Bishop Tobin said that on February 21, 2007, he wrote to Congressman Kennedy stating that “in light of the Church’s clear teaching, and your consistent actions, therefore, I believe it is inappropriate for you to be receiving Holy Communion and I now ask respectfully that you refrain from doing so.

“My request came in light of the new statement of the United States Conference of Catholic Bishops that said, ‘If a Catholic in his or her personal or professional life were knowingly and obstinately to repudiate her definite teachings on moral issues, he or she would seriously diminish his or her communion with the Church. Reception of Holy Communion in such a situation would not accord with the nature of the Eucharistic celebration, so that he or she should refrain.’”

In the same letter, Bishop Tobin wrote to Congressman Kennedy: “I am writing to you personally and confidentially as a pastor addressing a member of his flock . . . At the present time I have no need or intention to make this a public issue.”

On February 28, 2007, the Congressman responded to the Bishop sating: “I have the utmost respect for the work you do on behalf of the Catholic community in Rhode Island… I understand your pastoral advice was confidential in nature and given with the best intentions for my personal spiritual welfare.”

“I am disappointed that the Congressman would make public my pastoral and confidential request of nearly three years ago that sought to provide solely for his spiritual well-being,” the bishop writes in his Sunday statement.

Bishop Tobin explains that he has “no desire” to discuss Congressman Kennedy’s spiritual life in public.

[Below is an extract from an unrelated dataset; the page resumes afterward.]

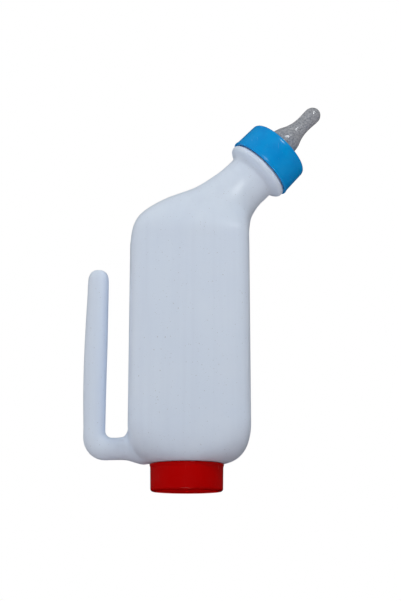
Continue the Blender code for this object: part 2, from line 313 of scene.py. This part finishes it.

“At the same time, I will absolutely respond publicly and strongly whenever he attacks the Catholic Church, misrepresents the teachings of the Church, or issues inaccurate statements about my pastoral ministry. It should be absolutely clear the Congressman himself has once again chosen to make this discussion a matter of public record. In the meantime, I will continue to pray – sincerely and fervently – for his conversion and repentance, and for his personal and spiritual well-being. I wish him well.”